Most popular diets flooding magazine pages and websites emphasize cutting calories and avoiding fat to lose weight. Such diets may be appropriate for people looking to lose extra pounds. For athletes, however, they can convey the false impression that all fats should be avoided. In reality, healthy fats—monounsaturated and polyunsaturated fats—are critical components of a diet for energy and other performance benefits.
Fats are an enormous source of energy, delivering nine calories per gram, compared to four calories per gram for carbohydrate and protein. Since it's easily stored in the body, fat provides sustained energy, especially for low-intensity exercise like walking or jogging. Fat also prevents the breakdown of muscle protein and promotes faster recovery after a workout. Finally, fat protects vital organs and plays a role in many critical bodily functions.
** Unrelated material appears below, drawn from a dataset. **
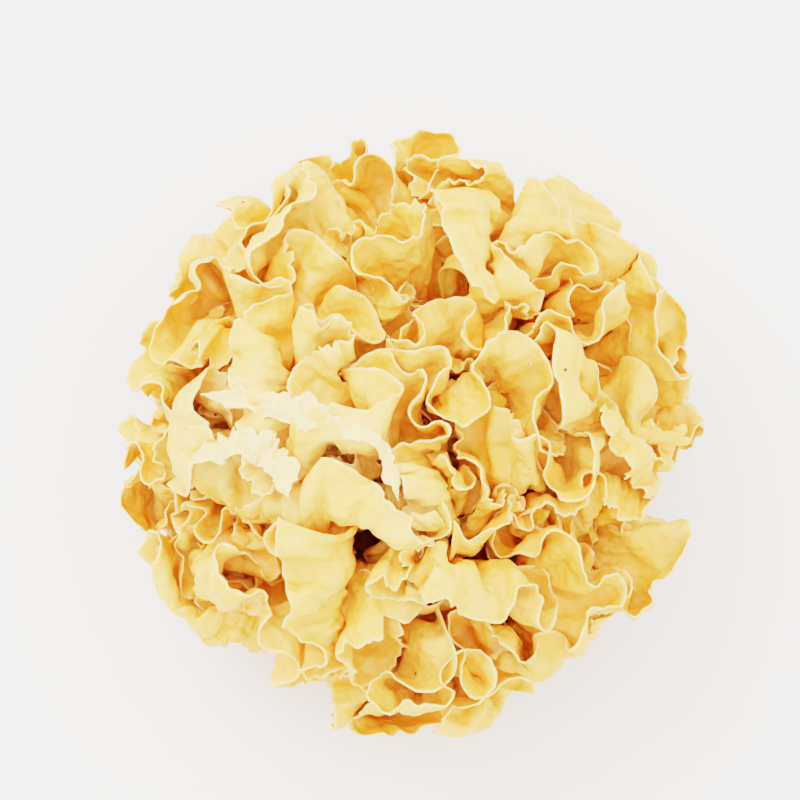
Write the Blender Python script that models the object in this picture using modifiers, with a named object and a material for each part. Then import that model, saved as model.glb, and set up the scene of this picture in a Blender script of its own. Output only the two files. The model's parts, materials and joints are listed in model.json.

Most athletes should incorporate healthy doses of fat in their diets. Sports nutritionists recommend that fats comprise 35% of daily caloric intake [learn how to calculate your daily caloric needs]. No need to shy away from fatty foods such as red meat or dairy, but it's good to eat a variety of different fats, particularly monounsaturated and polyunsaturated fats in olive oil, nuts and milk.
The American Heart Association recommends limiting consumption of foods high in saturated fats—like butter, cream, bacon and fried foods—to less than seven percent of your daily calories, and eliminating foods with trans fats—like margarine, cakes mixes, and most fast food—to improve overall health.
Although it's counter-intuitive to many, consuming proper amounts of healthy fats contributes to a balanced diet, which is necessary for optimal athletic performance and training improvements.